* [Stated exercise] Give every line below again, exactly.

------ Dataset excerpt ------

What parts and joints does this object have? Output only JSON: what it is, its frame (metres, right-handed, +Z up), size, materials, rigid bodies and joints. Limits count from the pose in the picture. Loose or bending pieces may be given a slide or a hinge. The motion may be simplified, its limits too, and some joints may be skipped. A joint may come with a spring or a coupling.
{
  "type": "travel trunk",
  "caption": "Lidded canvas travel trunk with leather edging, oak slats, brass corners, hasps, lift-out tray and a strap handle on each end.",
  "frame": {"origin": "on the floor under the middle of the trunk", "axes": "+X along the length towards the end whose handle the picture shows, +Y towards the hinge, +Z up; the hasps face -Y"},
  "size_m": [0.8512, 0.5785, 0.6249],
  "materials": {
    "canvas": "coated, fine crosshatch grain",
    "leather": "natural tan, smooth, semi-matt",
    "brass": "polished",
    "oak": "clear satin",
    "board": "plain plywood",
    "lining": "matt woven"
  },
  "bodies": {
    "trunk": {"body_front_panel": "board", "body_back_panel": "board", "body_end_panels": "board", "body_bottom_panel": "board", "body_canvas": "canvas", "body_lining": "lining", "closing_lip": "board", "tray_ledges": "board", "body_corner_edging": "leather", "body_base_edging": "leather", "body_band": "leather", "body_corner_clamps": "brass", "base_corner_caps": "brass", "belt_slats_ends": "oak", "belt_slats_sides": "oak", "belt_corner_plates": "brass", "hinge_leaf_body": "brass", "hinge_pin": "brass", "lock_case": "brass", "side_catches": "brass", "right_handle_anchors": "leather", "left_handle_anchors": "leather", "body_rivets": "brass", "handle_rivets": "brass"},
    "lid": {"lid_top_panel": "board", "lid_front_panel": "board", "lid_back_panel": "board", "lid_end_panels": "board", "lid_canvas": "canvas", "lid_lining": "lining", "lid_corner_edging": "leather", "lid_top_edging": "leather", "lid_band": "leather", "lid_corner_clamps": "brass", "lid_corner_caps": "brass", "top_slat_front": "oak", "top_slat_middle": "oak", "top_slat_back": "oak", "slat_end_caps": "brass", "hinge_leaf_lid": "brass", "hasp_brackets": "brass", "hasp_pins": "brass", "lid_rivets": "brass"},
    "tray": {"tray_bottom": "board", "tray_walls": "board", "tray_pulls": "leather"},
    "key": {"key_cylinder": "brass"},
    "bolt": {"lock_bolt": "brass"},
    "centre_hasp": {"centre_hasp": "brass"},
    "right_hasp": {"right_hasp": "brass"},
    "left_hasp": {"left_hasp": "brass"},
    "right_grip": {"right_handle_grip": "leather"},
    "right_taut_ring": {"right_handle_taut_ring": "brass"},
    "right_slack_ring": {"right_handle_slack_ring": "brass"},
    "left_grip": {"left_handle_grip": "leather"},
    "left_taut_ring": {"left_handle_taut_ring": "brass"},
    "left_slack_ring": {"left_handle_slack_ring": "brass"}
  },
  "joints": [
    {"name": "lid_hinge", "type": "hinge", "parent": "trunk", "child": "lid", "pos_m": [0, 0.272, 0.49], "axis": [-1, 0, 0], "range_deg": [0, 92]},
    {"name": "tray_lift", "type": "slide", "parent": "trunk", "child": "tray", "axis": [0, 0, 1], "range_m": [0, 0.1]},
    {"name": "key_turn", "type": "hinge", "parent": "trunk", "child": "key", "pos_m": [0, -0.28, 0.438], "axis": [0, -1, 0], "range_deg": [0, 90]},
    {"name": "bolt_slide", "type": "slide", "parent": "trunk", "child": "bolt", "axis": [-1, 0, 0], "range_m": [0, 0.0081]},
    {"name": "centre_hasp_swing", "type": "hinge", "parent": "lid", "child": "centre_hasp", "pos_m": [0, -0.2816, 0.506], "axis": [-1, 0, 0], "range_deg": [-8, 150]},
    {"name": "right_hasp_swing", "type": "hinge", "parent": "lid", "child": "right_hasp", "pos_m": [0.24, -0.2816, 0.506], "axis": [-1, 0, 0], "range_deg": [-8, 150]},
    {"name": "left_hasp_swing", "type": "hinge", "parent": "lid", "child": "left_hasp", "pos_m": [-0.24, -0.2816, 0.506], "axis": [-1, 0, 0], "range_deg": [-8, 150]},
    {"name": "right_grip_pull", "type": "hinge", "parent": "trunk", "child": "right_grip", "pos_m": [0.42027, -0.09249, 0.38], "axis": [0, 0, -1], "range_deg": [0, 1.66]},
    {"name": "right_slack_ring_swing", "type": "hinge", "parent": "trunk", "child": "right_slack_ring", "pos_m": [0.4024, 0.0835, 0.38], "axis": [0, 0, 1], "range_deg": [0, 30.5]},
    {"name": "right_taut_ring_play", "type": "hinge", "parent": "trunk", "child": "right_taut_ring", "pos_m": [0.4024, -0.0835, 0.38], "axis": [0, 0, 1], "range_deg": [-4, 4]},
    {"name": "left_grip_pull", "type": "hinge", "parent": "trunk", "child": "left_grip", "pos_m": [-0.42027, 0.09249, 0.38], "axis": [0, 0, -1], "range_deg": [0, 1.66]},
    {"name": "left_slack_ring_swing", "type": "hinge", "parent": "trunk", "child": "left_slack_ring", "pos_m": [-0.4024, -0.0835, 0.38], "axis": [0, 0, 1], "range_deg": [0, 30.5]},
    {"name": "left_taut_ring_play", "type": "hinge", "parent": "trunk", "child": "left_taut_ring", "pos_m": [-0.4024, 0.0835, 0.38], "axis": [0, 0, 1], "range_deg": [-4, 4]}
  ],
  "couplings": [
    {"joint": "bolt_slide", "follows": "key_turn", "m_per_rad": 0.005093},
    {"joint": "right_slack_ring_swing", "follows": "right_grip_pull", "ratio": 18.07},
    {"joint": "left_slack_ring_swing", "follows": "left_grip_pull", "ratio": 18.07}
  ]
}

------

* [Solution for this problem]
What parts and joints does this object have? Output only JSON: what it is, its frame (metres, right-handed, +Z up), size, materials, rigid bodies and joints. Limits count from the pose in the picture. Loose or bending pieces may be given a slide or a hinge. The motion may be simplified, its limits too, and some joints may be skipped. A joint may come with a spring or a coupling.
{
  "type": "travel trunk",
  "caption": "Lidded canvas travel trunk with leather edging, oak slats, brass corners, hasps, lift-out tray and a strap handle on each end.",
  "frame": {"origin": "on the floor under the middle of the trunk", "axes": "+X along the length towards the end whose handle the picture shows, +Y towards the hinge, +Z up; the hasps face -Y"},
  "size_m": [0.8512, 0.5785, 0.6249],
  "materials": {
    "canvas": "coated, fine crosshatch grain",
    "leather": "natural tan, smooth, semi-matt",
    "brass": "polished",
    "oak": "clear satin",
    "board": "plain plywood",
    "lining": "matt woven"
  },
  "bodies": {
    "trunk": {"body_front_panel": "board", "body_back_panel": "board", "body_end_panels": "board", "body_bottom_panel": "board", "body_canvas": "canvas", "body_lining": "lining", "closing_lip": "board", "tray_ledges": "board", "body_corner_edging": "leather", "body_base_edging": "leather", "body_band": "leather", "body_corner_clamps": "brass", "base_corner_caps": "brass", "belt_slats_ends": "oak", "belt_slats_sides": "oak", "belt_corner_plates": "brass", "hinge_leaf_body": "brass", "hinge_pin": "brass", "lock_case": "brass", "side_catches": "brass", "right_handle_anchors": "leather", "left_handle_anchors": "leather", "body_rivets": "brass", "handle_rivets": "brass"},
    "lid": {"lid_top_panel": "board", "lid_front_panel": "board", "lid_back_panel": "board", "lid_end_panels": "board", "lid_canvas": "canvas", "lid_lining": "lining", "lid_corner_edging": "leather", "lid_top_edging": "leather", "lid_band": "leather", "lid_corner_clamps": "brass", "lid_corner_caps": "brass", "top_slat_front": "oak", "top_slat_middle": "oak", "top_slat_back": "oak", "slat_end_caps": "brass", "hinge_leaf_lid": "brass", "hasp_brackets": "brass", "hasp_pins": "brass", "lid_rivets": "brass"},
    "tray": {"tray_bottom": "board", "tray_walls": "board", "tray_pulls": "leather"},
    "key": {"key_cylinder": "brass"},
    "bolt": {"lock_bolt": "brass"},
    "centre_hasp": {"centre_hasp": "brass"},
    "right_hasp": {"right_hasp": "brass"},
    "left_hasp": {"left_hasp": "brass"},
    "right_grip": {"right_handle_grip": "leather"},
    "right_taut_ring": {"right_handle_taut_ring": "brass"},
    "right_slack_ring": {"right_handle_slack_ring": "brass"},
    "left_grip": {"left_handle_grip": "leather"},
    "left_taut_ring": {"left_handle_taut_ring": "brass"},
    "left_slack_ring": {"left_handle_slack_ring": "brass"}
  },
  "joints": [
    {"name": "lid_hinge", "type": "hinge", "parent": "trunk", "child": "lid", "pos_m": [0, 0.272, 0.49], "axis": [-1, 0, 0], "range_deg": [0, 92]},
    {"name": "tray_lift", "type": "slide", "parent": "trunk", "child": "tray", "axis": [0, 0, 1], "range_m": [0, 0.1]},
    {"name": "key_turn", "type": "hinge", "parent": "trunk", "child": "key", "pos_m": [0, -0.28, 0.438], "axis": [0, -1, 0], "range_deg": [0, 90]},
    {"name": "bolt_slide", "type": "slide", "parent": "trunk", "child": "bolt", "axis": [-1, 0, 0], "range_m": [0, 0.0081]},
    {"name": "centre_hasp_swing", "type": "hinge", "parent": "lid", "child": "centre_hasp", "pos_m": [0, -0.2816, 0.506], "axis": [-1, 0, 0], "range_deg": [-8, 150]},
    {"name": "right_hasp_swing", "type": "hinge", "parent": "lid", "child": "right_hasp", "pos_m": [0.24, -0.2816, 0.506], "axis": [-1, 0, 0], "range_deg": [-8, 150]},
    {"name": "left_hasp_swing", "type": "hinge", "parent": "lid", "child": "left_hasp", "pos_m": [-0.24, -0.2816, 0.506], "axis": [-1, 0, 0], "range_deg": [-8, 150]},
    {"name": "right_grip_pull", "type": "hinge", "parent": "trunk", "child": "right_grip", "pos_m": [0.42027, -0.09249, 0.38], "axis": [0, 0, -1], "range_deg": [0, 1.66]},
    {"name": "right_slack_ring_swing", "type": "hinge", "parent": "trunk", "child": "right_slack_ring", "pos_m": [0.4024, 0.0835, 0.38], "axis": [0, 0, 1], "range_deg": [0, 30.5]},
    {"name": "right_taut_ring_play", "type": "hinge", "parent": "trunk", "child": "right_taut_ring", "pos_m": [0.4024, -0.0835, 0.38], "axis": [0, 0, 1], "range_deg": [-4, 4]},
    {"name": "left_grip_pull", "type": "hinge", "parent": "trunk", "child": "left_grip", "pos_m": [-0.42027, 0.09249, 0.38], "axis": [0, 0, -1], "range_deg": [0, 1.66]},
    {"name": "left_slack_ring_swing", "type": "hinge", "parent": "trunk", "child": "left_slack_ring", "pos_m": [-0.4024, -0.0835, 0.38], "axis": [0, 0, 1], "range_deg": [0, 30.5]},
    {"name": "left_taut_ring_play", "type": "hinge", "parent": "trunk", "child": "left_taut_ring", "pos_m": [-0.4024, 0.0835, 0.38], "axis": [0, 0, 1], "range_deg": [-4, 4]}
  ],
  "couplings": [
    {"joint": "bolt_slide", "follows": "key_turn", "m_per_rad": 0.005093},
    {"joint": "right_slack_ring_swing", "follows": "right_grip_pull", "ratio": 18.07},
    {"joint": "left_slack_ring_swing", "follows": "left_grip_pull", "ratio": 18.07}
  ]
}